If I use the results of save_model from above, the file zzzzz/test-vocab.txt, then it successfully loads the tokenizer back in. However, that directory only has the one file in it, and interesting pieces like the postprocessor have all been lost in the process.

Is there something I'm doing wrong, or some bug with the save / load process in this tokenizer?

As a random aside, after creating the tokenizer, BertTokenizerFast and the like can be called directly on a text, such as tokenizer(text). With the BertWordPieceTokenizer, it simply isn't possible. What should I call instead?

Is it possible I'm just not supposed to use BertWordPieceTokenizer, and BertTokenizerFast should be used instead? If so, how do I train that? AutoTokenizer doesn't have any way to load the zzzzz directory from above, since it only has the vocab.txt file in it and no config file

tokenizer = AutoTokenizer.from_pretrained(tokenizer_checkpoint)

OSError: zzzzz does not appear to have a file named config.json. Checkout 'https://huggingface.co/zzzzz/tree/None' for available files.

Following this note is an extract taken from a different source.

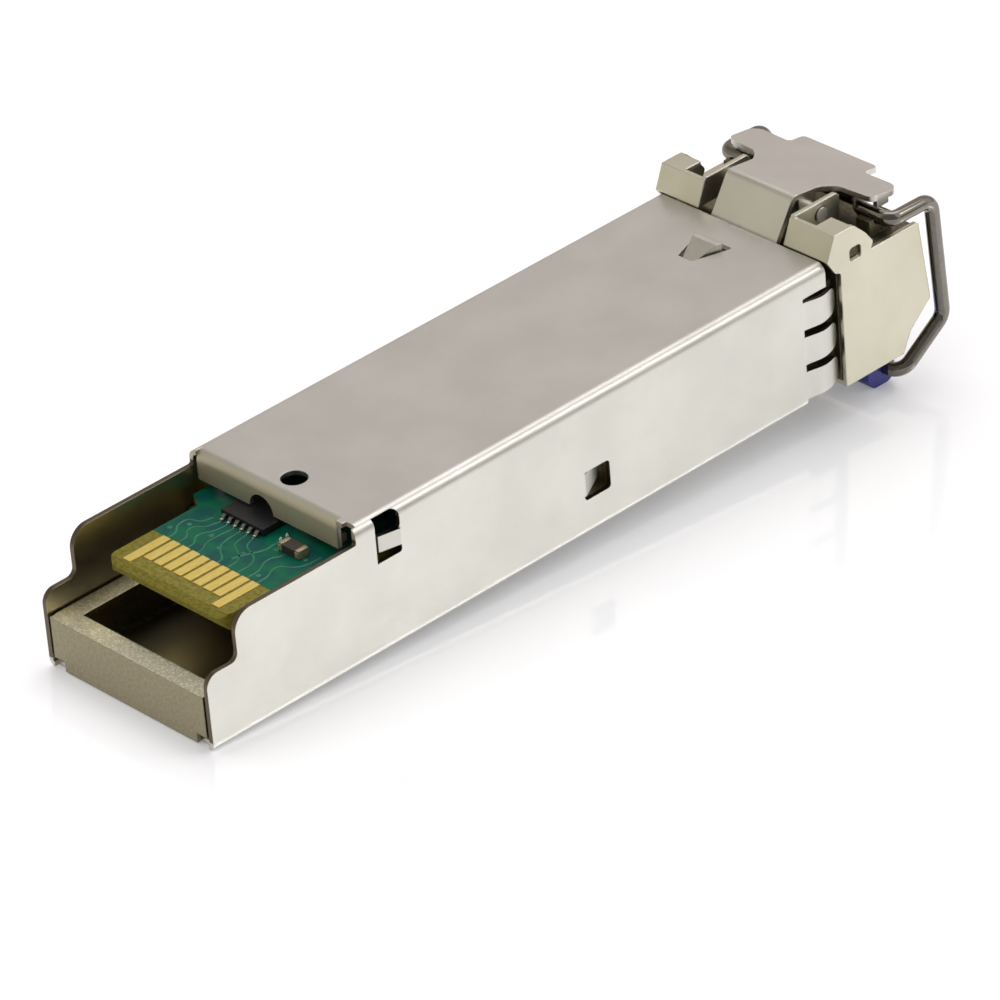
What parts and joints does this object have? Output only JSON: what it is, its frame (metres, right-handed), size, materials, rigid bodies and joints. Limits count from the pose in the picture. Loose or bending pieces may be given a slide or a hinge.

I may have figured out how to build a BertTokenizerFast

Basically, just need to wrap the BertWordPieceTokenizer in a BertTokenizerFast before saving

new_tokenizer = BertTokenizerFast(tokenizer_object=tokenizer)
new_tokenizer.save_pretrained("zzzzz")

Now the zzzzz directory can be loaded for training the new Bert model

Glad that you found the answer and sorry for not helping earlier!